In the criminal proceedings conducted against Nebojša Ranisavljević in Montenegro, it was established that the kidnapping in Štrpci was planned ahead and that the General Manager of the Belgrade Railway Transport Company (ZTP), Milomir Minić, had been informed in advance, that he had then informed the Ministry of Defence of Republic of Serbia, the Ministry of the Interior of Serbia, the State Security Service of Serbia and the Yugoslav Army. Mr. Šefko Alomerović, president of the Helsinki Committee for Human Rights from Sandžak, has publicly testified that he saw Vladimir Matović, a press adviser to FR Yugoslavia President Dobrica Ćosić, at a train station in Belgrade before the departure of the train, talking to a man suspected of aiding the kidnappers.

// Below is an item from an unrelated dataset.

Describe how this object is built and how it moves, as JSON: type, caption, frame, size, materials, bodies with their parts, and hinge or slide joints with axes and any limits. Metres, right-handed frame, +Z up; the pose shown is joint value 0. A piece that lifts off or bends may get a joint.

HRA points out that the family members of the victims of this crime in Montenegro have never enjoyed the status of civilian casualties of war under the Law on Veterans and Disability Protection (Official Gazette of the Republic of Montenegro, No. 69/03 and Official Gazette of Montenegro No. 21/ 08, 73/10, 40/11, 1/15, 52/16), because this protection is recognized only for family members of survivors – civilian war invalids, and not to family members of civilian casualties of war, unlike in Bosnia and Herzegovina.

In this regard, the HRA appeals to the Ministry of Finance and Social Welfare to initiate amendments to the existing law and to introduce civilian casualties of war and family members of civilian casualties of war as special categories who will also enjoy protection under this law.

The law does not regulate the issue of missing civilians in the war. In 2011, Montenegro ratified the UN International Convention for the Protection of All Persons from Enforced Disappearance. However, enforced disappearance is still not criminalized in the Criminal Code of Montenegro as a separate criminal offense. Montenegro still does not have a Law on Missing Persons, unlike Bosnia and Herzegovina and Croatia, which both have that law.